I Mumford&Sons incantano Milano

Ieri sera all'Alcatraz di Milano è andato in scena il concerto della band inglese più amata del momento. Migliaia i fans in coda all'uscita fin dalla prime ore del mattino

I Mumford&Sons incantano Milano

Milano – Sono le 22:00 quando la musica di sottofondo scema fino a svanire. Le luci sul palco dell'Alcatraz si accendono. Compaiono loro: i Mumford&Sons.
Il loro ingresso è accompagnato immediatamente da un entusiasmo contagioso e trepidante. L'inizio è subito scoppiettante con i singoli “Babel” (che dà il titolo al loro ultimo album) e “I Will Wait”.
I fans scatenati cantano assieme alla band senza perdere una parola delle canzoni, saltando e battendo le mani a tempo. Ed è già pelle d'oca. L'Alcatraz è pieno, più delle aspettative; il leader della band, Marcus Mumford, ammette che è stata anche per loro una grande sorpresa.
Una dopo l'altra si susseguono le canzoni e l'entusiasmo e la partecipazione dei migliaia di fans cresce sempre di più.
Nella loro seconda tappa milanese di sempre, i cantanti inglesi più in voga del momento tentano alcune battute in un incerto, ma molto apprezzato, italiano. E' Ben Lovett, tastierista (ma anche organista, fisarmonicista, corista e organista) della band, quello che dimostra una maggiore padronanza della nostra lingua, cercando di sovrastare le urla dei fans che incalzano ad ogni sua parola; scrive su Twitter: “i can speak Italian i am right now but you can't hear me because of them people” (“io so parlare italiano, lo sto facendo ora, ma non mi potete sentire a causa della gente”) e ancora scherza “marcus just said he smells bad in Italian “ (“Marcus ha appena detto che la sua voce suona male in italiano”).
La scaletta continua con “Whispers in the Dark”, “White Blank Page”, “Holland Road” e “Timshel” e si ha come l'impressione che sia il pubblico a scaldare sempre di più i MumfordSons: Winston Marshall al caratteristico banjo (che è anche bassista, corista e chitarrista resofonico) e Ted Dwayne alla batteria (anche lui però polistrumentista e corista) sono scatenati.
La band e i fans sono un tutt'uno di energia, canto e ballo.
L'atmosfera, grazie anche al gioco scenografico di luci, è magica e suggestiva e il pubblico è completamente assorbito e coinvolto dal gruppo.
Seguono i successi “Little Lion Man”, “Lover of the Light”, “Thistle&Weeds”, “Ghosts That We Knew” e “Hopless Wanderer”, prima dei quali un gruppo di fans (approfittando della momentanea interruzione) alza uno striscione bianco con la scritta “14 Marzo. HABEMUS MUMFORD”.
Marcus incita la folla e, tra uno scambio e l'altro di strumenti e di postazioni, suona con il gruppo “Awake My Soul”, “Roll Away Your Stone” e “Dust Bowl Dance”.
Come da copione, sembrano sparire e i fans cominciano a guardarsi intorno per cercare di capire da che parte appariranno. Ed eccoli spuntare dalle transenne sopraelevate, nella postazione dove Radio Due sta trasmettendo la diretta. Un coro di applausi e urla li accompagna. Tutto L'Alcatraz, fino a un secondo prima completamente avvolto dalle urla e dagli applausi, cala in un silenzio tombale per dare la possibilità alla band di dare spettacolo con l'impeccabile perfomance acustica a cappella del singolo “Sister”. L'atmosfera (nonostante la doppia interruzione di una fan un po' troppo “esuberante”) è surreale.
Lo spettacolo in scena a Milano si conclude (nonostante la richiesta dei fans di fare il bis) con i due grandi successi del precedente album (“Sigh No More”), ovvero “Winter Winds” e “The Cave”.
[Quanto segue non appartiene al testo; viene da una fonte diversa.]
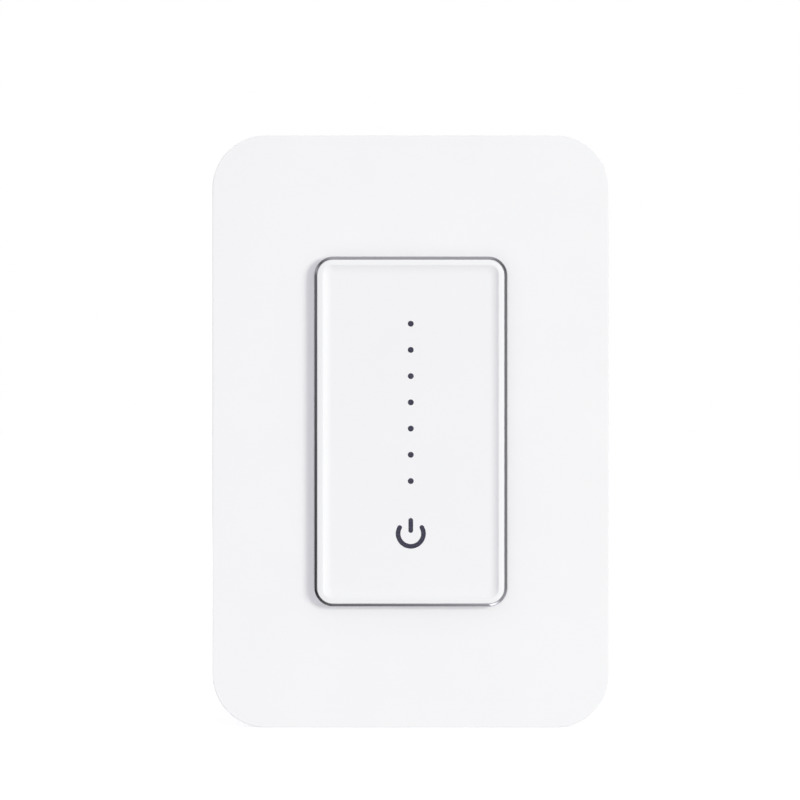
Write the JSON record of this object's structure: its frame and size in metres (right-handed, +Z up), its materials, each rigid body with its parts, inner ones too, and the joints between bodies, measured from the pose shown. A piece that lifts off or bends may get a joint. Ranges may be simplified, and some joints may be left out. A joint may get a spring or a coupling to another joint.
{
  "type": "smart dimmer switch",
  "caption": "Wall dimmer switch: screwless face plate round a dished touch panel with a chrome edge, level windows and a power symbol, on a strap with a rear housing.",
  "frame": {"origin": "middle of the mounting strap, in the plane of the wall that the face plate's rim meets", "axes": "+Z up, +X to the right as seen from the room, +Y into the wall, so the panel faces -Y"},
  "size_m": [0.0808, 0.0393, 0.1206],
  "materials": {
    "white_satin": "white satin, moulded",
    "white_gloss": "white, smooth",
    "white_frame": "white matte, moulded",
    "chrome": "polished",
    "smoked_lens": "smoked, smooth",
    "strap_metal": "zinc-plated sheet",
    "zinc": "zinc-plated",
    "brass": "brass, satin",
    "green_metal": "green dyed",
    "housing_black": "black, fine texture",
    "board_green": "green solder mask",
    "component_black": "black",
    "component_grey": "pale grey",
    "component_yellow": "yellow",
    "component_blue": "blue, dipped",
    "pad_grey": "soft, matte",
    "copper": "copper",
    "fibre": "pressed fibre"
  },
  "bodies": {
    "switch_body": {"bezel_ring": "chrome", "board_header": "component_black", "box_screw_bottom": "zinc", "box_screw_top": "zinc", "bulk_capacitor": "component_black", "carrier_screw_bottom": "zinc", "carrier_screw_top": "zinc", "control_board": "board_green", "device_screw": "zinc", "film_capacitor": "component_yellow", "front_tray": "white_frame", "fuse": "component_grey", "housing_screw_1": "zinc", "housing_screw_2": "zinc", "housing_screw_3": "zinc", "housing_screw_4": "zinc", "insulating_pad": "pad_grey", "level_led_1": "component_grey", "level_led_2": "component_grey", "level_led_3": "component_grey", "level_led_4": "component_grey", "level_led_5": "component_grey", "level_led_6": "component_grey", "level_led_7": "component_grey", "light_guide": "smoked_lens", "line_lug": "brass", "load_lug": "brass", "mounting_strap": "strap_metal", "neutral_lug": "zinc", "noise_choke": "component_yellow", "plate_carrier": "white_frame", "power_board": "board_green", "power_device": "component_black", "power_led": "component_grey", "radio_module": "board_green", "radio_shield": "strap_metal", "rear_housing": "housing_black", "screw_retainer_bottom": "fibre", "screw_retainer_top": "fibre", "supply_transformer": "component_black", "surge_varistor": "component_blue", "touch_panel": "white_gloss", "touch_sensor": "copper", "touch_spring_left": "copper", "touch_spring_right": "copper"},
    "face_plate": {"wall_plate": "white_satin"},
    "line_clamp": {"line_clamp_plate": "brass"},
    "line_screw": {"line_terminal_screw": "brass"},
    "load_clamp": {"load_clamp_plate": "brass"},
    "load_screw": {"load_terminal_screw": "brass"},
    "neutral_clamp": {"neutral_clamp_plate": "zinc"},
    "neutral_screw": {"neutral_terminal_screw": "zinc"},
    "ground_clamp": {"ground_clamp_plate": "green_metal"},
    "ground_screw": {"ground_terminal_screw": "green_metal"}
  },
  "joints": [
    {"name": "face_plate_pull", "type": "slide", "parent": "switch_body", "child": "face_plate", "axis": [0, -1, 0], "range_m": [0, 0.025]},
    {"name": "line_clamp_slide", "type": "slide", "parent": "switch_body", "child": "line_clamp", "axis": [1, 0, 0], "range_m": [0, 0.00238]},
    {"name": "line_screw_turn", "type": "hinge", "parent": "line_clamp", "child": "line_screw", "pos_m": [0.0185, 0.022, 0.014], "axis": [1, 0, 0], "range_deg": [0, 1080]},
    {"name": "load_clamp_slide", "type": "slide", "parent": "switch_body", "child": "load_clamp", "axis": [1, 0, 0], "range_m": [0, 0.00238]},
    {"name": "load_screw_turn", "type": "hinge", "parent": "load_clamp", "child": "load_screw", "pos_m": [0.0185, 0.022, -0.014], "axis": [1, 0, 0], "range_deg": [0, 1080]},
    {"name": "neutral_clamp_slide", "type": "slide", "parent": "switch_body", "child": "neutral_clamp", "axis": [-1, 0, 0], "range_m": [0, 0.00238]},
    {"name": "neutral_screw_turn", "type": "hinge", "parent": "neutral_clamp", "child": "neutral_screw", "pos_m": [-0.0185, 0.022, 0.014], "axis": [-1, 0, 0], "range_deg": [0, 1080]},
    {"name": "ground_clamp_slide", "type": "slide", "parent": "switch_body", "child": "ground_clamp", "axis": [-1, 0, 0], "range_m": [0, 0.00238]},
    {"name": "ground_screw_turn", "type": "hinge", "parent": "ground_clamp", "child": "ground_screw", "pos_m": [-0.0136, 0.0061, -0.0404], "axis": [-1, 0, 0], "range_deg": [0, 1080]}
  ],
  "couplings": [
    {"joint": "line_screw_turn", "follows": "line_clamp_slide", "rad_per_m": 7915.8},
    {"joint": "load_screw_turn", "follows": "load_clamp_slide", "rad_per_m": 7915.8},
    {"joint": "neutral_screw_turn", "follows": "neutral_clamp_slide", "rad_per_m": 7915.8},
    {"joint": "ground_screw_turn", "follows": "ground_clamp_slide", "rad_per_m": 7915.8}
  ]
}
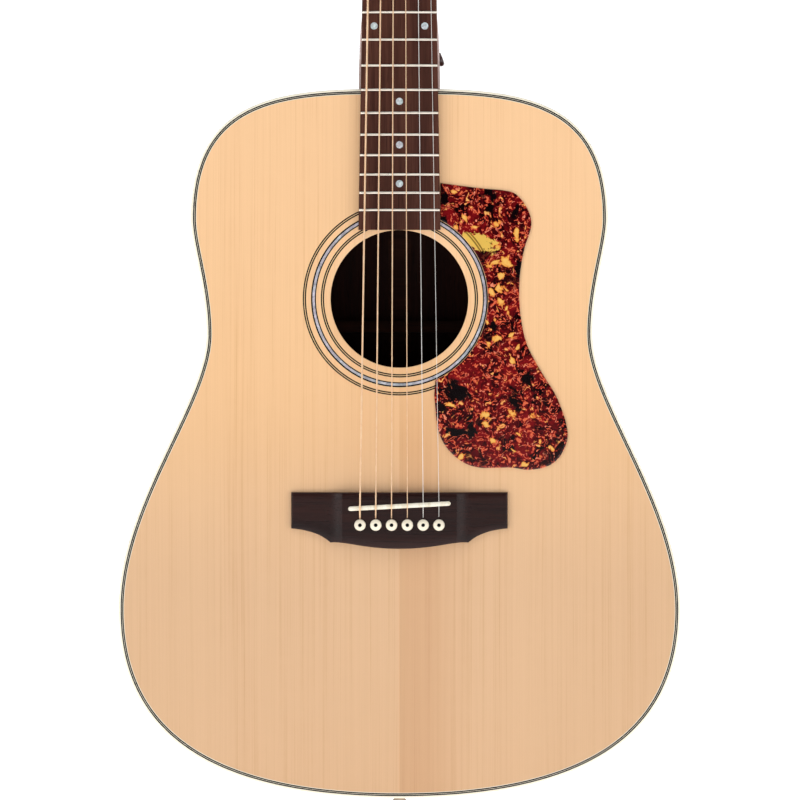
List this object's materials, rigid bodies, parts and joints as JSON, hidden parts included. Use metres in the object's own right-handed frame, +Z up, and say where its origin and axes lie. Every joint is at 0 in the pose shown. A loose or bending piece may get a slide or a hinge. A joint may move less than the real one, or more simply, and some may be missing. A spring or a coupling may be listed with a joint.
{
  "type": "acoustic guitar",
  "caption": "Full-size flat-top steel-string guitar: hollow wooden body with a round soundhole, glued bridge, fretted neck and geared tuners that turn.",
  "frame": {"origin": "the nut's fret-side face on the centre line, in the plane of the soundboard's outer face, where a hanger or stand yoke holds the neck", "axes": "+Z up the neck to the headstock, -Y out of the soundboard, +X towards the treble side"},
  "size_m": [0.396, 0.134, 1.0614],
  "materials": {
    "spruce_top": "gloss lacquer over fine straight grain",
    "mahogany": "gloss lacquer over open grain",
    "lining_wood": "bare sanded wood",
    "brace_spruce": "bare sanded spruce",
    "maple": "bare sanded wood",
    "ivory_binding": "polished cream plastic",
    "black_inlay": "black and white fibre lines, lacquered",
    "pearl": "iridescent mother-of-pearl",
    "rosewood": "dark oiled rosewood",
    "bone": "polished bone",
    "tortoiseshell": "glossy red tortoiseshell with amber clouds",
    "fret_wire": "polished nickel silver",
    "plain_steel": "bright plain wire",
    "wound_bronze": "bronze wire wound on a steel core",
    "brass": "plain brass",
    "steel": "plain steel",
    "chrome": "polished nickel plate"
  },
  "bodies": {
    "guitar": {"soundboard": "spruce_top", "back": "mahogany", "side_bass": "mahogany", "side_treble": "mahogany", "top_lining": "lining_wood", "back_lining": "lining_wood", "neck_block": "lining_wood", "tail_block": "lining_wood", "top_binding": "ivory_binding", "back_binding": "ivory_binding", "top_purfling": "black_inlay", "rosette_rings": "black_inlay", "rosette_pearl": "pearl", "x_braces": "brace_spruce", "tone_bars": "brace_spruce", "transverse_brace": "brace_spruce", "bridge_plate": "maple", "back_braces": "brace_spruce", "back_strip": "lining_wood", "bridge": "rosewood", "saddle": "bone", "bridge_pins": "ivory_binding", "pin_dots": "black_inlay", "ball_ends": "brass", "pickguard": "tortoiseshell", "fingerboard": "rosewood", "frets": "fret_wire", "fret_markers": "pearl", "side_dots": "ivory_binding", "neck": "mahogany", "headstock": "mahogany", "heel_cap": "ivory_binding", "truss_rod": "steel", "head_veneer": "rosewood", "nut": "bone", "end_pin": "ivory_binding", "end_graft": "rosewood", "strap_button": "rosewood", "strap_button_screw": "steel", "string_1": "plain_steel", "string_2": "plain_steel", "string_3": "wound_bronze", "string_4": "wound_bronze", "string_5": "wound_bronze", "string_6": "wound_bronze", "tuner_plates": "chrome", "tuner_bushings": "chrome", "tuner_screws": "chrome"},
    "key_1": {"tuner_key_1": "chrome"},
    "post_1": {"tuner_post_1": "chrome"},
    "key_2": {"tuner_key_2": "chrome"},
    "post_2": {"tuner_post_2": "chrome"},
    "key_3": {"tuner_key_3": "chrome"},
    "post_3": {"tuner_post_3": "chrome"},
    "key_4": {"tuner_key_4": "chrome"},
    "post_4": {"tuner_post_4": "chrome"},
    "key_5": {"tuner_key_5": "chrome"},
    "post_5": {"tuner_post_5": "chrome"},
    "key_6": {"tuner_key_6": "chrome"},
    "post_6": {"tuner_post_6": "chrome"}
  },
  "joints": [
    {"name": "key_turn_1", "type": "hinge", "parent": "guitar", "child": "key_1", "pos_m": [0.01986, 0.02637, 0.03615], "axis": [1, 0, 0], "continuous": true},
    {"name": "post_turn_1", "type": "hinge", "parent": "guitar", "child": "post_1", "pos_m": [0.01986, 0.02399, 0.0454], "axis": [0, 0.9703, -0.2419], "continuous": true},
    {"name": "key_turn_2", "type": "hinge", "parent": "guitar", "child": "key_2", "pos_m": [0.02165, 0.03653, 0.0769], "axis": [1, 0, 0], "continuous": true},
    {"name": "post_turn_2", "type": "hinge", "parent": "guitar", "child": "post_2", "pos_m": [0.02165, 0.03415, 0.08615], "axis": [0, 0.9703, -0.2419], "continuous": true},
    {"name": "key_turn_3", "type": "hinge", "parent": "guitar", "child": "key_3", "pos_m": [0.02345, 0.04669, 0.11765], "axis": [1, 0, 0], "continuous": true},
    {"name": "post_turn_3", "type": "hinge", "parent": "guitar", "child": "post_3", "pos_m": [0.02345, 0.04431, 0.1269], "axis": [0, 0.9703, -0.2419], "continuous": true},
    {"name": "key_turn_4", "type": "hinge", "parent": "guitar", "child": "key_4", "pos_m": [-0.02345, 0.04669, 0.11765], "axis": [1, 0, 0], "continuous": true},
    {"name": "post_turn_4", "type": "hinge", "parent": "guitar", "child": "post_4", "pos_m": [-0.02345, 0.04431, 0.1269], "axis": [0, 0.9703, -0.2419], "continuous": true},
    {"name": "key_turn_5", "type": "hinge", "parent": "guitar", "child": "key_5", "pos_m": [-0.02165, 0.03653, 0.0769], "axis": [1, 0, 0], "continuous": true},
    {"name": "post_turn_5", "type": "hinge", "parent": "guitar", "child": "post_5", "pos_m": [-0.02165, 0.03415, 0.08615], "axis": [0, 0.9703, -0.2419], "continuous": true},
    {"name": "key_turn_6", "type": "hinge", "parent": "guitar", "child": "key_6", "pos_m": [-0.01986, 0.02637, 0.03615], "axis": [1, 0, 0], "continuous": true},
    {"name": "post_turn_6", "type": "hinge", "parent": "guitar", "child": "post_6", "pos_m": [-0.01986, 0.02399, 0.0454], "axis": [0, 0.9703, -0.2419], "continuous": true}
  ],
  "couplings": [
    {"joint": "post_turn_1", "follows": "key_turn_1", "ratio": 0.071429},
    {"joint": "post_turn_2", "follows": "key_turn_2", "ratio": 0.071429},
    {"joint": "post_turn_3", "follows": "key_turn_3", "ratio": 0.071429},
    {"joint": "post_turn_4", "follows": "key_turn_4", "ratio": -0.071429},
    {"joint": "post_turn_5", "follows": "key_turn_5", "ratio": -0.071429},
    {"joint": "post_turn_6", "follows": "key_turn_6", "ratio": -0.071429}
  ]
}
L'impressione che anche la persona meno competente di musica si porta dietro dopo un concerto così, è di essere in presenza di una band dalla bravura musicale e dalla presenza scenica evidente.


Non una stonatura, non un calo di tensione: tutto lo show rimane costantemente a livelli altissimi e diventano ancora più chiari i motivi che hanno reso questa band, un po' folk, pop e rock, una della più amate e di successo del mondo.
Il pubblico di Milano ringrazia e li aspetta ancora, oggi ancora di più, per il prossimo entusiasmante spettacolo.